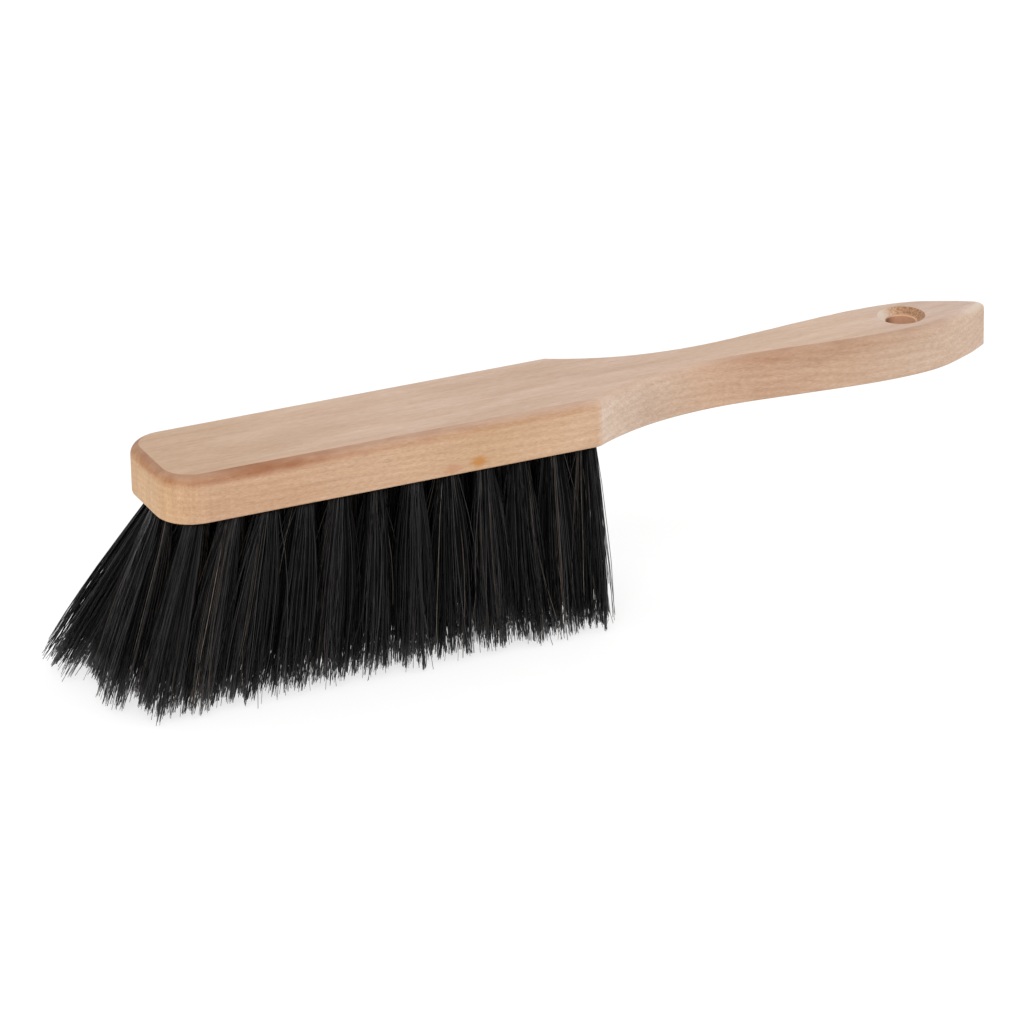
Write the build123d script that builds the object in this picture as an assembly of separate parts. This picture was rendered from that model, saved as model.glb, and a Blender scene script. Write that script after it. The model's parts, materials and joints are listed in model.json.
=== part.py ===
from build123d import *
import os
from math import cos, radians, sin, sqrt, tan

# ---------------------------------------------------------------------------
# Bee brush: a one-piece beech board (brush head and handle) with four rows of
# long horsehair tufts.  Each tuft is a bundle folded over a flat wire anchor
# and driven into a blind hole.  Millimetres, +X towards the handle, +Z up.
# The origin lies on the plane of the bristle tips, at the middle of the
# overall length and on the centreline.
# ---------------------------------------------------------------------------

# Board
BOARD_T = 16.0          # thickness, the same in the head and the handle
HEAD_L = 147.0          # front end to the shoulders
HEAD_W = 43.0
TOTAL_L = 296.5         # front end to the tip of the handle
CORNER_R = 12.2         # the head's front corners, in plan
SHOULDER_R = 4.0        # softened shoulder corners, in plan
ROUND_R = 3.8           # milled round-over that runs round the whole top edge
ROUND_IN = 2.8          # it meets the flat top this far in, at a crease
UNDER_ROUND = 0.7       # sanded lower edge

# Half widths of the handle at distances from the head's front end:
# the sweep in from the shoulder, the neck, the swell and the nose.
HANDLE_HALF = [
    (155.0, 17.3), (167.0, 12.8), (183.0, 9.7), (198.0, 9.1), (215.0, 10.5),
    (232.0, 12.3), (251.0, 13.8), (266.0, 13.4), (277.0, 11.1), (286.6, 6.6),
]
SWEEP_IN = (1.0, -0.62)  # direction in which the handle's edge leaves the shoulder
NOSE_PAST = 0.5         # the handle's sides would meet this far past its blunted point
NOSE_TURN = 36.0        # degrees between each side and the centreline there

# Hanging hole near the end of the handle
HANG_X = 265.9          # from the head's front end
HANG_R = 4.8
FLARE_R = 8.0           # countersink at both of its rims
FLARE_DEPTH = 2.2

# Tufts
HAIR_L = 58.0           # underside of the head to the trimmed tips
TUFT_COUNT = (12, 12, 12, 11)           # in each row
ROW_Y = (-16.0, -5.4, 5.4, 16.0)
ROW_START = (11.4, 5.4, 11.4, 18.0)     # first tuft of each row, from the front end
ROW_END = (144.0, 144.0, 144.0, 138.0)  # last tuft of each row; row 4 stands between row 1's
HOLE_R = 3.1
HOLE_DEPTH = 9.0
DRILL_POINT = 1.2       # conical bottom left by the drill
TUFT_R = 3.0            # packed bundle inside the hole
FOLD_R = 1.6            # rounded fold at the bottom of the hole
TIP_R = 5.2             # the bundle opens out to this at its tips
ROOT_GAP = 0.3          # bottom of the fold to the end of the straight wall
FRONT_LEAN = (22.0, 22.0, 26.0, 39.85)  # degrees forward in each row, at the front end
LEAN_FADE = 118.0       # distance over which the forward lean dies out
LEAN_POWER = 1.3        # it dies out faster at first
SIDE_LEAN = 6.6         # degrees outward in the outer rows

# Flat wire anchors
ANCHOR_W = 8.0          # long side, across the grain
ANCHOR_H = 1.6
ANCHOR_T = 0.4
ANCHOR_DEPTH = 6.9      # mouth of the hole to the middle of the anchor
SLIT_GAP = 0.02         # room round the anchor where it bites into the wood
FOLD_GAP = 0.06         # room round the anchor inside the fold

# Where the head's front end sits, so that the origin is mid-length
FRONT_X = -134.53
UNDERSIDE_Z = HAIR_L
TOP_Z = HAIR_L + BOARD_T


def head_and_handle_outline():
    """Plan outline of the whole board, on the plane of its underside."""
    half = HEAD_W / 2
    with BuildSketch(Plane.XY.offset(UNDERSIDE_Z)) as sketch:
        with BuildLine():
            Line((0, 0), (0, half - CORNER_R))
            RadiusArc((0, half - CORNER_R), (CORNER_R, half), CORNER_R)
            Line((CORNER_R, half), (HEAD_L, half))
            nose = (TOTAL_L + NOSE_PAST, 0)
            run_out = (cos(radians(NOSE_TURN)), -sin(radians(NOSE_TURN)))
            Spline([(HEAD_L, half)] + HANDLE_HALF + [nose], tangents=[SWEEP_IN, run_out])
            mirror(about=Plane.XZ)
        make_face()
    return sketch.sketch


def tuft_axis(row, index):
    """Mouth of a tuft's hole and the direction in which its hair runs."""
    pitch = (ROW_END[row] - ROW_START[row]) / (TUFT_COUNT[row] - 1)
    x = ROW_START[row] + pitch * index
    y = ROW_Y[row]
    fade = max(0.0, 1.0 - x / LEAN_FADE)
    forward = tan(radians(FRONT_LEAN[row])) * fade ** LEAN_POWER
    outward = tan(radians(SIDE_LEAN)) * y / abs(ROW_Y[0])
    mouth = Vector(FRONT_X + x, y, UNDERSIDE_Z)
    return mouth, Vector(-forward, outward, -1.0).normalized()


def hole_plane(row, index, depth=0.0):
    """Plane across a hole at a depth, its Z towards the mouth, its Y across the board."""
    mouth, run = tuft_axis(row, index)
    across = run.cross(Vector(0, 1, 0)).normalized()
    return Plane(origin=mouth - run * depth, x_dir=across, z_dir=run)


def tuft_hole(row, index):
    """Cutter for one blind hole with the slit that its anchor cuts on the way in."""
    past = 3.0
    bottom = hole_plane(row, index, HOLE_DEPTH)
    bore = Solid.make_cylinder(HOLE_R, HOLE_DEPTH + past, bottom)
    point = Solid.make_cone(HOLE_R, 0.05, DRILL_POINT, Plane(bottom.origin, bottom.x_dir, -bottom.z_dir))
    slit_len = ANCHOR_DEPTH + ANCHOR_H / 2 + SLIT_GAP + past
    slit_mid = hole_plane(row, index, slit_len / 2 - past)
    slit = slit_mid * Box(ANCHOR_T + 2 * SLIT_GAP, ANCHOR_W + 2 * SLIT_GAP, slit_len)
    return [bore, point, slit]


def hanging_hole():
    """Cutter for the hole in the handle: a bore with a countersink at each end."""
    middle_z = UNDERSIDE_Z + BOARD_T / 2
    bore = Pos(HANG_X, 0, middle_z) * Cylinder(HANG_R, BOARD_T + 2)
    upper = Pos(HANG_X, 0, TOP_Z - FLARE_DEPTH / 2) * Cone(HANG_R, FLARE_R, FLARE_DEPTH)
    lower = Pos(HANG_X, 0, UNDERSIDE_Z + FLARE_DEPTH / 2) * Cone(FLARE_R, HANG_R, FLARE_DEPTH)
    return bore + upper + lower


def bare_board():
    """Head and handle without holes; the round-over's arc is cut off where it meets the flat top."""
    arc_end = ROUND_R - sqrt(ROUND_R ** 2 - (ROUND_R - ROUND_IN) ** 2)
    block = extrude(head_and_handle_outline(), BOARD_T + arc_end, dir=(0, 0, 1))
    shoulders = block.edges().filter_by(Axis.Z).sort_by(Axis.Y)
    shoulders = [e for e in shoulders if abs(e.center().X - HEAD_L) < 0.5]
    block = fillet(shoulders, SHOULDER_R)
    block = fillet(block.faces().sort_by(Axis.Z)[-1].edges(), ROUND_R)
    block = fillet(block.faces().sort_by(Axis.Z)[0].edges(), UNDER_ROUND)
    block = split(block, bisect_by=Plane.XY.offset(TOP_Z), keep=Keep.BOTTOM)
    return split(block, bisect_by=Plane.YZ.offset(TOTAL_L), keep=Keep.BOTTOM)


def wooden_body():
    """Head and handle in one piece of beech, with the tuft holes and the hanging hole."""
    board = Pos(FRONT_X, 0, 0) * (bare_board() - hanging_hole())
    cutters = []
    for row in range(len(ROW_Y)):
        for index in range(TUFT_COUNT[row]):
            cutters += tuft_hole(row, index)
    return board.cut(*cutters)


def anchor(row, index):
    """Flat wire that pins one tuft down in its hole."""
    return hole_plane(row, index, ANCHOR_DEPTH) * Box(ANCHOR_T, ANCHOR_W, ANCHOR_H)


def tuft(row, index):
    """One bundle of hair: the fold in its hole and the free length that opens out."""
    mouth, run = tuft_axis(row, index)
    root_len = HOLE_DEPTH - ROOT_GAP
    foot = Solid.make_cylinder(TUFT_R, root_len, hole_plane(row, index, root_len))
    foot = foot.fillet(FOLD_R, [foot.edges().filter_by(GeomType.CIRCLE).sort_by(Axis.Z)[-1]])
    free_len = HAIR_L / abs(run.Z)
    rough_len = free_len + 8.0      # carried on past the tips, then trimmed level
    rough_r = TUFT_R + (TIP_R - TUFT_R) * rough_len / free_len
    free = Solid.make_cone(TUFT_R, rough_r, rough_len, hole_plane(row, index))
    below_tips = Pos(mouth.X, mouth.Y, -25.0) * Box(200, 100, 50)
    fold = hole_plane(row, index, ANCHOR_DEPTH) * Box(
        ANCHOR_T + 2 * FOLD_GAP, 3 * TUFT_R, ANCHOR_H + 2 * FOLD_GAP
    )
    return (foot + free).cut(below_tips, fold)


def write(name, shape):
    export_step(shape, os.path.join("parts", name + ".step"))


os.makedirs("parts", exist_ok=True)
write("wooden_body", wooden_body())
for row in range(len(ROW_Y)):
    row_name = "row_" + str(row + 1)
    pins = [anchor(row, i) for i in range(TUFT_COUNT[row])]
    write("anchors_" + row_name, Compound(children=pins))
    for i in range(TUFT_COUNT[row]):
        write("tuft_" + row_name + "_%02d" % (i + 1), tuft(row, i))
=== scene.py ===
import json
import math

import bpy
import numpy as np
from mathutils import Matrix, Vector


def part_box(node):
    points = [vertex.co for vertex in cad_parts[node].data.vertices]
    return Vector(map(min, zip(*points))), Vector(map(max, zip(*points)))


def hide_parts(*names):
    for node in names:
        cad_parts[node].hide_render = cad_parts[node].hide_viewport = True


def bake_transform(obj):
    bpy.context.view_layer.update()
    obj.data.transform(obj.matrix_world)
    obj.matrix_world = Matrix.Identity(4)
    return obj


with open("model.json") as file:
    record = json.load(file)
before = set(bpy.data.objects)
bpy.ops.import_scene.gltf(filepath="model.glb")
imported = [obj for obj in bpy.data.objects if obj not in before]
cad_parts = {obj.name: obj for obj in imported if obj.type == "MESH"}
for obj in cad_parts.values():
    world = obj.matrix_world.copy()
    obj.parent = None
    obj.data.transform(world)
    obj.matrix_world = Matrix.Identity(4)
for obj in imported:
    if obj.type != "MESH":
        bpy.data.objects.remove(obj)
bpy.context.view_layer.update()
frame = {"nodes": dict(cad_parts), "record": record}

MM = 0.001

# ----------------------------------------------------------------- dimensions

board_lo, board_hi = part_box("wooden_body")
front_x = board_lo.x
under_z = board_lo.z
top_z = board_hi.z
half_w = board_hi.y
board_l = board_hi.x - board_lo.x
mounts = {mount["name"]: mount for mount in frame["record"]["mounts"]}
hole_at = Vector(mounts["hanging_hole"]["pos_m"])

# ------------------------------------------------------------------ node help


class Nodes:
    """A material's node tree, with short calls for what the materials below share."""

    def __init__(self, name):
        self.mat = bpy.data.materials.new(name)
        self.mat.use_nodes = True
        self.tree = self.mat.node_tree
        self.tree.nodes.clear()
        self.bsdf = self.add("ShaderNodeBsdfPrincipled")
        out = self.add("ShaderNodeOutputMaterial")
        self.link(self.bsdf.outputs[0], out.inputs["Surface"])

    def add(self, kind, **settings):
        node = self.tree.nodes.new(kind)
        for key, value in settings.items():
            setattr(node, key, value)
        return node

    def link(self, a, b):
        self.tree.links.new(a, b)

    def put(self, value, socket):
        """Links a socket, or sets a number or a colour."""
        if isinstance(value, (int, float, tuple)):
            if isinstance(value, tuple) and len(value) == 3 and socket.type == "RGBA":
                value = value + (1.0,)
            socket.default_value = value
        else:
            self.link(value, socket)

    def surface(self, **inputs):
        """Feeds the surface: input names with _ for a space, and a socket, number or colour."""
        for name, value in inputs.items():
            self.put(value, self.bsdf.inputs[name.replace("_", " ")])

    def place(self):
        """Position on the object, in metres, in the CAD frame."""
        return self.add("ShaderNodeTexCoord").outputs["Object"]

    def split(self, vector):
        node = self.add("ShaderNodeSeparateXYZ")
        self.put(vector, node.inputs[0])
        return node.outputs

    def noise(self, vector, cells, shift=(0, 0, 0), detail=2.0, rough=0.5, distort=0.0):
        """Noise with so many cells per metre along x, y and z."""
        placed = self.add("ShaderNodeMapping")
        self.put(vector, placed.inputs["Vector"])
        placed.inputs["Scale"].default_value = cells
        placed.inputs["Location"].default_value = shift
        node = self.add("ShaderNodeTexNoise")
        self.put(placed.outputs[0], node.inputs["Vector"])
        for name, number in (
            ("Scale", 1.0), ("Detail", detail), ("Roughness", rough), ("Distortion", distort),
        ):
            node.inputs[name].default_value = number
        return node.outputs["Fac"]

    def ramp(self, value, lo, hi, a=0.0, b=1.0, smooth=True):
        """Runs from a to b as the value runs from lo to hi."""
        node = self.add("ShaderNodeMapRange")
        node.interpolation_type = "SMOOTHSTEP" if smooth else "LINEAR"
        self.put(value, node.inputs["Value"])
        for name, number in (("From Min", lo), ("From Max", hi), ("To Min", a), ("To Max", b)):
            node.inputs[name].default_value = number
        return node.outputs["Result"]

    def colours(self, value, stops):
        """Colour ramp; stops are (position from 0 to 1, colour)."""
        node = self.add("ShaderNodeValToRGB")
        elements = node.color_ramp.elements
        while len(elements) < len(stops):
            elements.new(0.5)
        for element, (position, colour) in zip(elements, stops):
            element.position = position
            element.color = colour + (1.0,)
        self.put(value, node.inputs["Fac"])
        return node.outputs["Color"]

    def math(self, op, a, b=0.0):
        node = self.add("ShaderNodeMath", operation=op)
        self.put(a, node.inputs[0])
        self.put(b, node.inputs[1])
        return node.outputs[0]

    def times(self, a, *others):
        for b in others:
            a = self.math("MULTIPLY", a, b)
        return a

    def length(self, a, b):
        """Length of the vector whose two parts are given."""
        return self.math("SQRT", self.math("ADD", self.times(a, a), self.times(b, b)))

    def mix(self, factor, a, b, blend="MIX"):
        node = self.add("ShaderNodeMix", data_type="RGBA", blend_type=blend)
        self.put(factor, node.inputs["Factor"])
        self.put(a, node.inputs[6])
        self.put(b, node.inputs[7])
        return node.outputs[2]

    def tint(self, colour, value, lo, hi, dark, light):
        """Multiplies a colour by a tint, from dark to light as value runs from lo to hi."""
        shade = self.mix(self.ramp(value, lo, hi, smooth=False), dark, light)
        return self.mix(1.0, colour, shade, "MULTIPLY")

    def bump(self, height, strength, distance):
        node = self.add("ShaderNodeBump")
        node.inputs["Strength"].default_value = strength
        node.inputs["Distance"].default_value = distance
        self.put(height, node.inputs["Height"])
        return node.outputs[0]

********

— Instruction —
Quote the data above verbatim from its first line to the line that includes "from math import cos, radians, sin, sqrt, tan", with both boundary lines retained.

— Exercise answer —
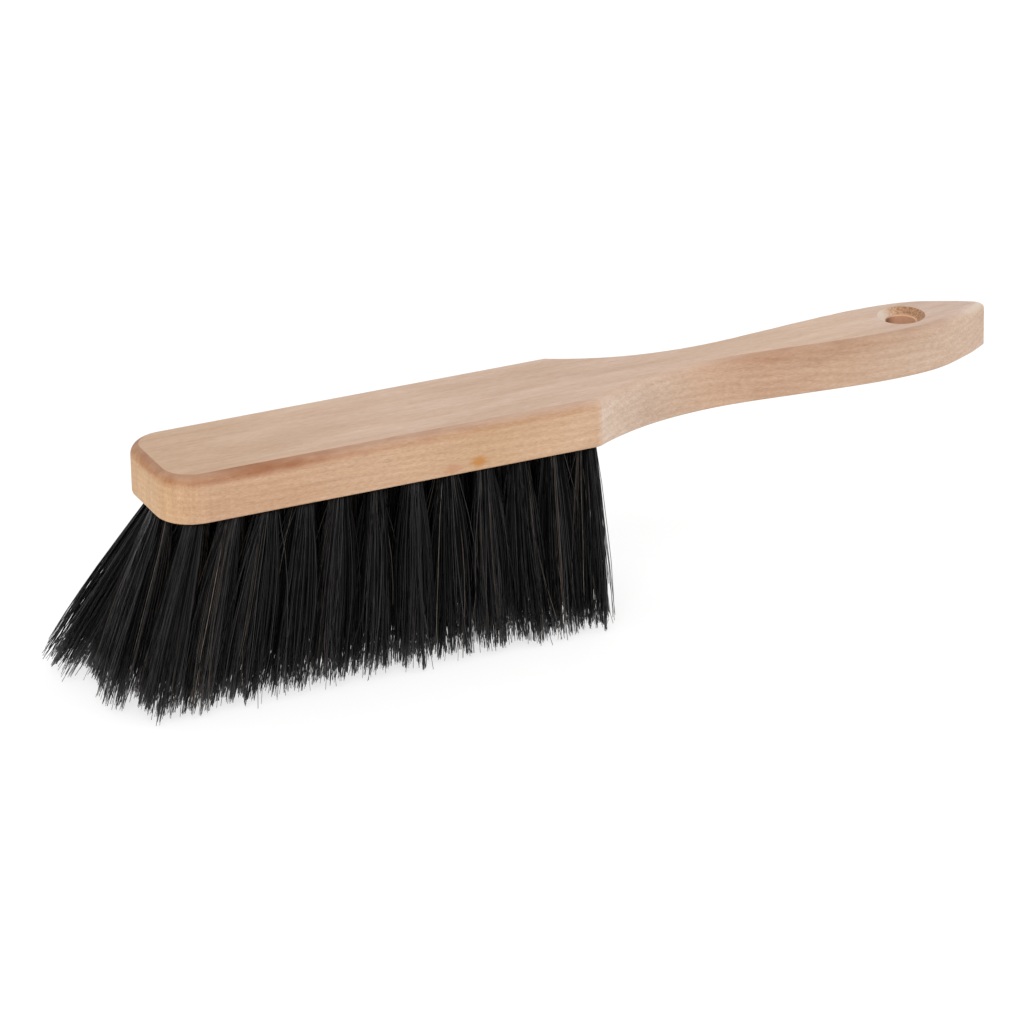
Write the build123d script that builds the object in this picture as an assembly of separate parts. This picture was rendered from that model, saved as model.glb, and a Blender scene script. Write that script after it. The model's parts, materials and joints are listed in model.json.
=== part.py ===
from build123d import *
import os
from math import cos, radians, sin, sqrt, tan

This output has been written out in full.